## DATA SHOWN

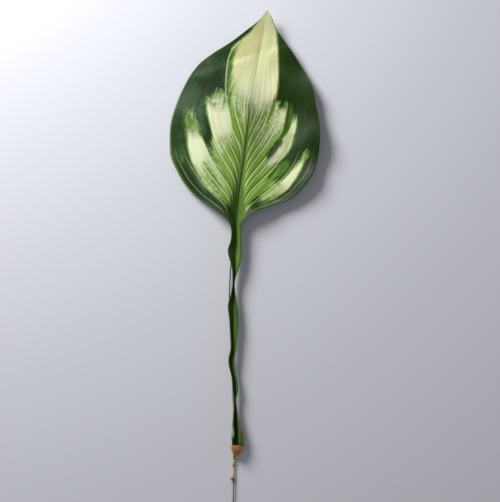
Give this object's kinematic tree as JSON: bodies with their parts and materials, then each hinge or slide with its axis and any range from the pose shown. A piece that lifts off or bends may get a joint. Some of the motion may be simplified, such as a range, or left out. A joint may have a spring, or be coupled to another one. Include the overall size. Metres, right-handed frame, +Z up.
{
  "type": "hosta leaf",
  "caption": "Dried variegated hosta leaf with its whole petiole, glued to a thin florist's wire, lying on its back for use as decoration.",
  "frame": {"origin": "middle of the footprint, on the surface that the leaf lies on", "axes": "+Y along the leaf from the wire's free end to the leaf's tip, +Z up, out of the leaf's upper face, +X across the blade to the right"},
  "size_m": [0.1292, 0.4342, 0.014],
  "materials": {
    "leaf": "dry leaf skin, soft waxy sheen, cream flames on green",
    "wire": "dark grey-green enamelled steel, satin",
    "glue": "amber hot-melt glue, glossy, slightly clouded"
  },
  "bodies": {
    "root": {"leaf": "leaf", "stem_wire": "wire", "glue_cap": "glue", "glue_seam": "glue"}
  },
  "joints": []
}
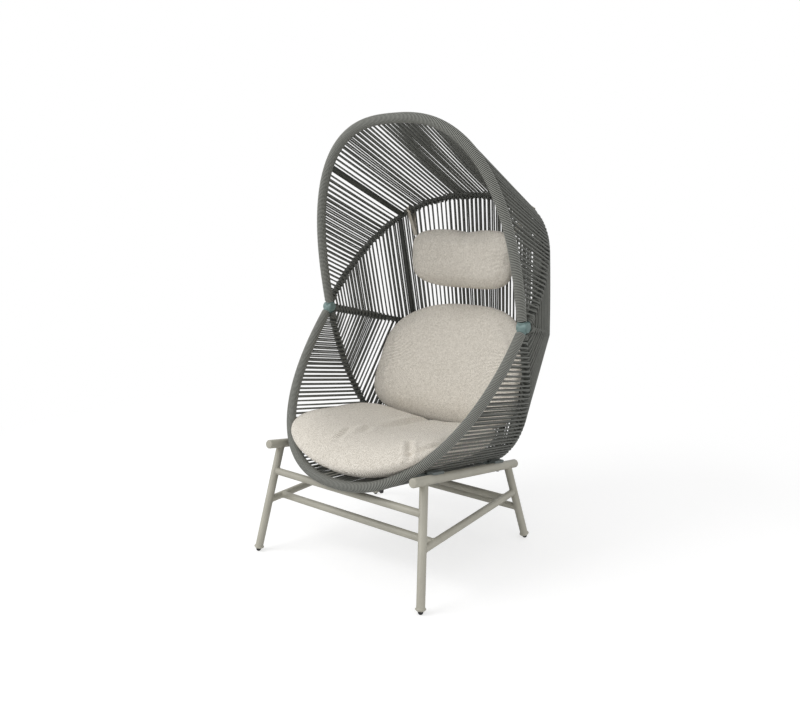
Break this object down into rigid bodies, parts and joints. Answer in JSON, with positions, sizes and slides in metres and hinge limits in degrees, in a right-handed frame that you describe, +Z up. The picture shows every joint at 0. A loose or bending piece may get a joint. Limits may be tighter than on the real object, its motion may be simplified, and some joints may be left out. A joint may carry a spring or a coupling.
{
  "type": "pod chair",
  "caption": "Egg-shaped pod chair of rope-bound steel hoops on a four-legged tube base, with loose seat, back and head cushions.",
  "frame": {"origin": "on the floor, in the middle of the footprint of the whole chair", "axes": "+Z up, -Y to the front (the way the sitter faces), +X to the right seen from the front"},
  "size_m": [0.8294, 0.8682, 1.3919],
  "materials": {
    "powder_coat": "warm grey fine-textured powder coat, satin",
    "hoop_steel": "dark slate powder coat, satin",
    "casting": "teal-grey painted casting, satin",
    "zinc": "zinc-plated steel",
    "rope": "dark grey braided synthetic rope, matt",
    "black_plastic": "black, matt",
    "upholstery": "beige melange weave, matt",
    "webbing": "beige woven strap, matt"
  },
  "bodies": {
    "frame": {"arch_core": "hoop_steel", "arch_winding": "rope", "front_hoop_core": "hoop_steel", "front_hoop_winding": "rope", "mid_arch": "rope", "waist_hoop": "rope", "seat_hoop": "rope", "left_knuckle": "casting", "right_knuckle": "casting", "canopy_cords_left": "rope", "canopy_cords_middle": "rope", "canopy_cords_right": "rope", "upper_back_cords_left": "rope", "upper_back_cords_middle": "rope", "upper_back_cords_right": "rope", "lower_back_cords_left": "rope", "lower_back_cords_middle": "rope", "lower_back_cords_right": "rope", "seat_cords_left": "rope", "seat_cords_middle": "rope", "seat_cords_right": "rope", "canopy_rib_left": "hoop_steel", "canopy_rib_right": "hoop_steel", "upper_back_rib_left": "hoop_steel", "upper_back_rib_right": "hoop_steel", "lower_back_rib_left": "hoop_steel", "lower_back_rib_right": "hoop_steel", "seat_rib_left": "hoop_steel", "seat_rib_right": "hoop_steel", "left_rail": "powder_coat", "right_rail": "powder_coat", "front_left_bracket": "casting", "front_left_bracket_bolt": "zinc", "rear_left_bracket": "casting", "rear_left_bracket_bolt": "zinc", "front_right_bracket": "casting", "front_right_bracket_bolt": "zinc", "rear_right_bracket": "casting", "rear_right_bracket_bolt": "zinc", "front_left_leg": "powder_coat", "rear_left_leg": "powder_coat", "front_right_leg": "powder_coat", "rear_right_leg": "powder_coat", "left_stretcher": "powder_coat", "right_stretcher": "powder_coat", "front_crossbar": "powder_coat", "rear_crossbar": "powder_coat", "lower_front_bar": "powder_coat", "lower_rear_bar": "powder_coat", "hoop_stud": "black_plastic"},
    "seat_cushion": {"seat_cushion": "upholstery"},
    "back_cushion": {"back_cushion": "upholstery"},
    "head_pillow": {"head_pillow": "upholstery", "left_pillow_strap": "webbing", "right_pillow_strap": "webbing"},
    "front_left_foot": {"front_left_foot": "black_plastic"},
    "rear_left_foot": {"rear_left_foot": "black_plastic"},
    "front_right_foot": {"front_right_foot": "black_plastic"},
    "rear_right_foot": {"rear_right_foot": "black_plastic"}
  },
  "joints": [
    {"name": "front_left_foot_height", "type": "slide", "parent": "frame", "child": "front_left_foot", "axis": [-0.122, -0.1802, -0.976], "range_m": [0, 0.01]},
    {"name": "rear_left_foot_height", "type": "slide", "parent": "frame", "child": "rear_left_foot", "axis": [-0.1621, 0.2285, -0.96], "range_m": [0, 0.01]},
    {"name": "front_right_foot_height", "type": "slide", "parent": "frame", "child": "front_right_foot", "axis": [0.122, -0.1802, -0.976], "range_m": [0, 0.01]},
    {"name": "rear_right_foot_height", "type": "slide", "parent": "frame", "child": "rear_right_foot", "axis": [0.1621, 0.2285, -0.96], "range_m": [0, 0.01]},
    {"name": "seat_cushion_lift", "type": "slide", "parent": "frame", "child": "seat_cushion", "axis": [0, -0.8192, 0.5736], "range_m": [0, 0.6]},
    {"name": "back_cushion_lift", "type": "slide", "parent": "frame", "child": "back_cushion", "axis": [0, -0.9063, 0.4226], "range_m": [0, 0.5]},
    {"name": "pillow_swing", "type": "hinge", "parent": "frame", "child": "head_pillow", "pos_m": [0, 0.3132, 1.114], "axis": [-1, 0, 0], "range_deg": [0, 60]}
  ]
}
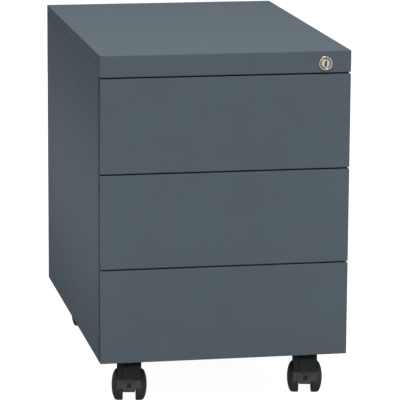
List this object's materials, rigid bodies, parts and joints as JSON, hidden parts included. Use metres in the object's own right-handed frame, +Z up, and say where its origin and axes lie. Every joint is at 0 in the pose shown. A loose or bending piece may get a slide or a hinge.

## EXERCISE AIM
Write out all the entries exactly.

## FULL OUTPUT
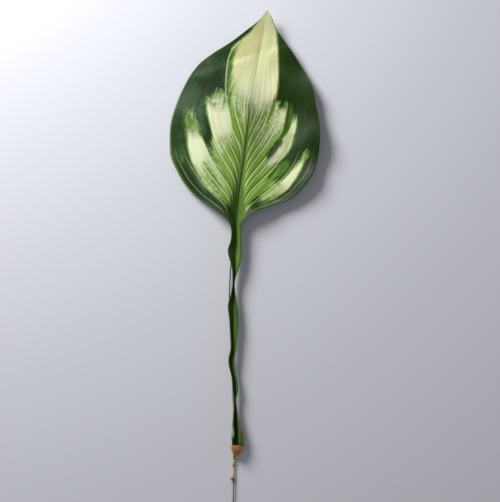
Give this object's kinematic tree as JSON: bodies with their parts and materials, then each hinge or slide with its axis and any range from the pose shown. A piece that lifts off or bends may get a joint. Some of the motion may be simplified, such as a range, or left out. A joint may have a spring, or be coupled to another one. Include the overall size. Metres, right-handed frame, +Z up.
{
  "type": "hosta leaf",
  "caption": "Dried variegated hosta leaf with its whole petiole, glued to a thin florist's wire, lying on its back for use as decoration.",
  "frame": {"origin": "middle of the footprint, on the surface that the leaf lies on", "axes": "+Y along the leaf from the wire's free end to the leaf's tip, +Z up, out of the leaf's upper face, +X across the blade to the right"},
  "size_m": [0.1292, 0.4342, 0.014],
  "materials": {
    "leaf": "dry leaf skin, soft waxy sheen, cream flames on green",
    "wire": "dark grey-green enamelled steel, satin",
    "glue": "amber hot-melt glue, glossy, slightly clouded"
  },
  "bodies": {
    "root": {"leaf": "leaf", "stem_wire": "wire", "glue_cap": "glue", "glue_seam": "glue"}
  },
  "joints": []
}
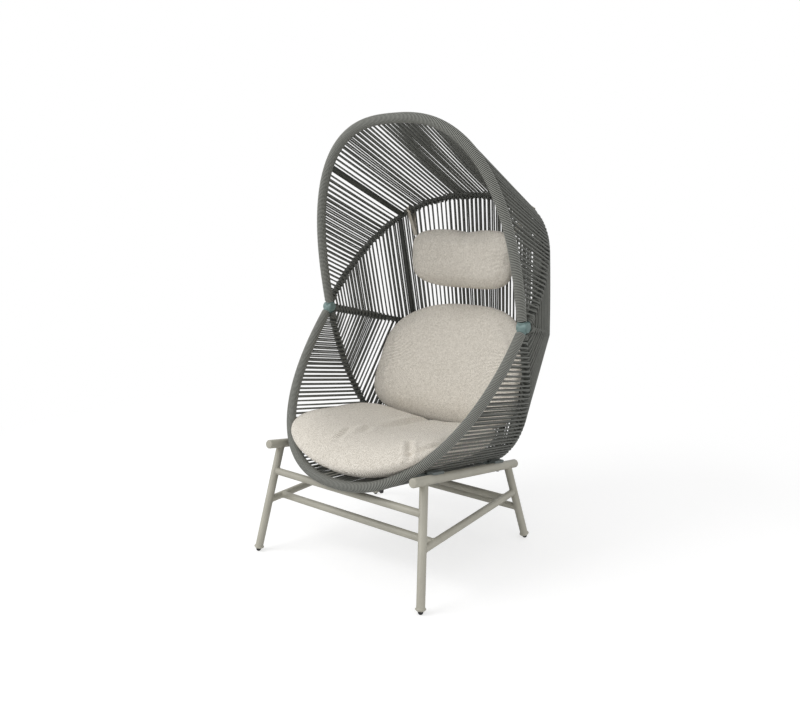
Break this object down into rigid bodies, parts and joints. Answer in JSON, with positions, sizes and slides in metres and hinge limits in degrees, in a right-handed frame that you describe, +Z up. The picture shows every joint at 0. A loose or bending piece may get a joint. Limits may be tighter than on the real object, its motion may be simplified, and some joints may be left out. A joint may carry a spring or a coupling.
{
  "type": "pod chair",
  "caption": "Egg-shaped pod chair of rope-bound steel hoops on a four-legged tube base, with loose seat, back and head cushions.",
  "frame": {"origin": "on the floor, in the middle of the footprint of the whole chair", "axes": "+Z up, -Y to the front (the way the sitter faces), +X to the right seen from the front"},
  "size_m": [0.8294, 0.8682, 1.3919],
  "materials": {
    "powder_coat": "warm grey fine-textured powder coat, satin",
    "hoop_steel": "dark slate powder coat, satin",
    "casting": "teal-grey painted casting, satin",
    "zinc": "zinc-plated steel",
    "rope": "dark grey braided synthetic rope, matt",
    "black_plastic": "black, matt",
    "upholstery": "beige melange weave, matt",
    "webbing": "beige woven strap, matt"
  },
  "bodies": {
    "frame": {"arch_core": "hoop_steel", "arch_winding": "rope", "front_hoop_core": "hoop_steel", "front_hoop_winding": "rope", "mid_arch": "rope", "waist_hoop": "rope", "seat_hoop": "rope", "left_knuckle": "casting", "right_knuckle": "casting", "canopy_cords_left": "rope", "canopy_cords_middle": "rope", "canopy_cords_right": "rope", "upper_back_cords_left": "rope", "upper_back_cords_middle": "rope", "upper_back_cords_right": "rope", "lower_back_cords_left": "rope", "lower_back_cords_middle": "rope", "lower_back_cords_right": "rope", "seat_cords_left": "rope", "seat_cords_middle": "rope", "seat_cords_right": "rope", "canopy_rib_left": "hoop_steel", "canopy_rib_right": "hoop_steel", "upper_back_rib_left": "hoop_steel", "upper_back_rib_right": "hoop_steel", "lower_back_rib_left": "hoop_steel", "lower_back_rib_right": "hoop_steel", "seat_rib_left": "hoop_steel", "seat_rib_right": "hoop_steel", "left_rail": "powder_coat", "right_rail": "powder_coat", "front_left_bracket": "casting", "front_left_bracket_bolt": "zinc", "rear_left_bracket": "casting", "rear_left_bracket_bolt": "zinc", "front_right_bracket": "casting", "front_right_bracket_bolt": "zinc", "rear_right_bracket": "casting", "rear_right_bracket_bolt": "zinc", "front_left_leg": "powder_coat", "rear_left_leg": "powder_coat", "front_right_leg": "powder_coat", "rear_right_leg": "powder_coat", "left_stretcher": "powder_coat", "right_stretcher": "powder_coat", "front_crossbar": "powder_coat", "rear_crossbar": "powder_coat", "lower_front_bar": "powder_coat", "lower_rear_bar": "powder_coat", "hoop_stud": "black_plastic"},
    "seat_cushion": {"seat_cushion": "upholstery"},
    "back_cushion": {"back_cushion": "upholstery"},
    "head_pillow": {"head_pillow": "upholstery", "left_pillow_strap": "webbing", "right_pillow_strap": "webbing"},
    "front_left_foot": {"front_left_foot": "black_plastic"},
    "rear_left_foot": {"rear_left_foot": "black_plastic"},
    "front_right_foot": {"front_right_foot": "black_plastic"},
    "rear_right_foot": {"rear_right_foot": "black_plastic"}
  },
  "joints": [
    {"name": "front_left_foot_height", "type": "slide", "parent": "frame", "child": "front_left_foot", "axis": [-0.122, -0.1802, -0.976], "range_m": [0, 0.01]},
    {"name": "rear_left_foot_height", "type": "slide", "parent": "frame", "child": "rear_left_foot", "axis": [-0.1621, 0.2285, -0.96], "range_m": [0, 0.01]},
    {"name": "front_right_foot_height", "type": "slide", "parent": "frame", "child": "front_right_foot", "axis": [0.122, -0.1802, -0.976], "range_m": [0, 0.01]},
    {"name": "rear_right_foot_height", "type": "slide", "parent": "frame", "child": "rear_right_foot", "axis": [0.1621, 0.2285, -0.96], "range_m": [0, 0.01]},
    {"name": "seat_cushion_lift", "type": "slide", "parent": "frame", "child": "seat_cushion", "axis": [0, -0.8192, 0.5736], "range_m": [0, 0.6]},
    {"name": "back_cushion_lift", "type": "slide", "parent": "frame", "child": "back_cushion", "axis": [0, -0.9063, 0.4226], "range_m": [0, 0.5]},
    {"name": "pillow_swing", "type": "hinge", "parent": "frame", "child": "head_pillow", "pos_m": [0, 0.3132, 1.114], "axis": [-1, 0, 0], "range_deg": [0, 60]}
  ]
}
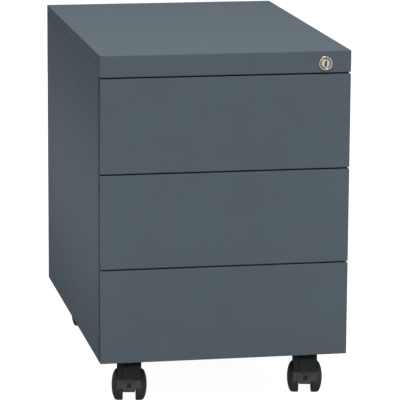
List this object's materials, rigid bodies, parts and joints as JSON, hidden parts included. Use metres in the object's own right-handed frame, +Z up, and say where its origin and axes lie. Every joint is at 0 in the pose shown. A loose or bending piece may get a slide or a hinge.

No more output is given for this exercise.